Forecast of air pollution in Berlin

[August 2022]

This eUVM sub-project is about analysing and forecasting pollution levels in Berlin. A model for three different air pollutants (nitrogen dioxide, PM2.5 and PM10) will be developed by the end of 2022.

The statistical model will use so-called machine learning to establish correlations between air pollution levels, traffic volume, weather and many other factors. From this, similar to a weather forecast, the air pollution load is then predicted for the next few days.

The project continues to address the question of how the spatial coverage of air pollution measurements in Berlin can be improved. An answer to this question is provided in the sub-project for testing new sensor systems. The novel sensor systems can support the forecast model if they are placed at relevant locations. Such locations can either be so-called hotspots, i.e. places where the model repeatedly predicts high air pollutant concentrations but no measurements are available, or places where the model is particularly uncertain. Such uncertainty arises, for example, if there is no measuring station at a comparable location to date that can be used for machine learning.

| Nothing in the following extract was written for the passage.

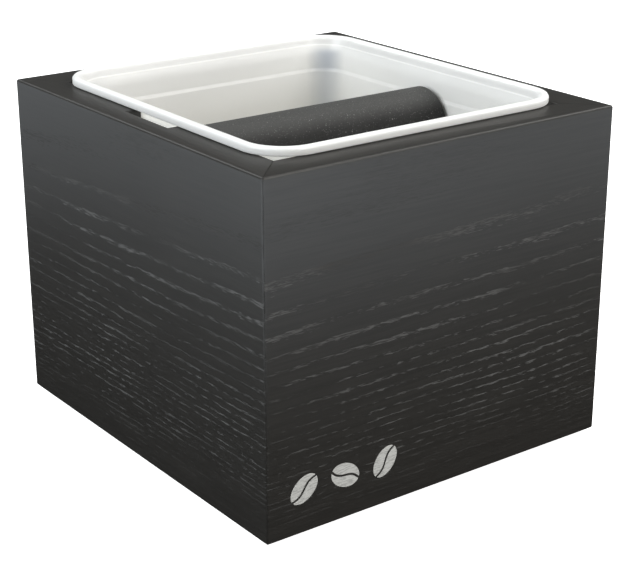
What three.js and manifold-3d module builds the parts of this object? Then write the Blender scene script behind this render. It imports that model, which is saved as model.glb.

Although the currently valid limit values for air pollutants are now met across the board in Berlin, an approximation to the stricter WHO guidelines for the protection of human health is desirable and necessary in the long term.

The highest pollution levels occur along the main roads due to traffic. Road users should be motivated to use public transport instead of the car, especially on days with high air pollution values. An assessment in residential areas is of particular interest to citizens, as this is where a lot of time is spent. Physical exposure to air pollutants can thus be better prevented by shifting strenuous outdoor activities, such as jogging, to times of day with lower pollution levels.

The employees of the INWT company are developing a forecast model for pollution levels in Berlin from a variety of data sources.
The typical daily, weekly and monthly patterns of nitrogen dioxide, PM2.5 and PM10 form the basis of the forecast.

The forecast model informs Berliners in advance about upcoming days with particularly bad air. To protect human health, especially on these days public transport should be used, instead of the car.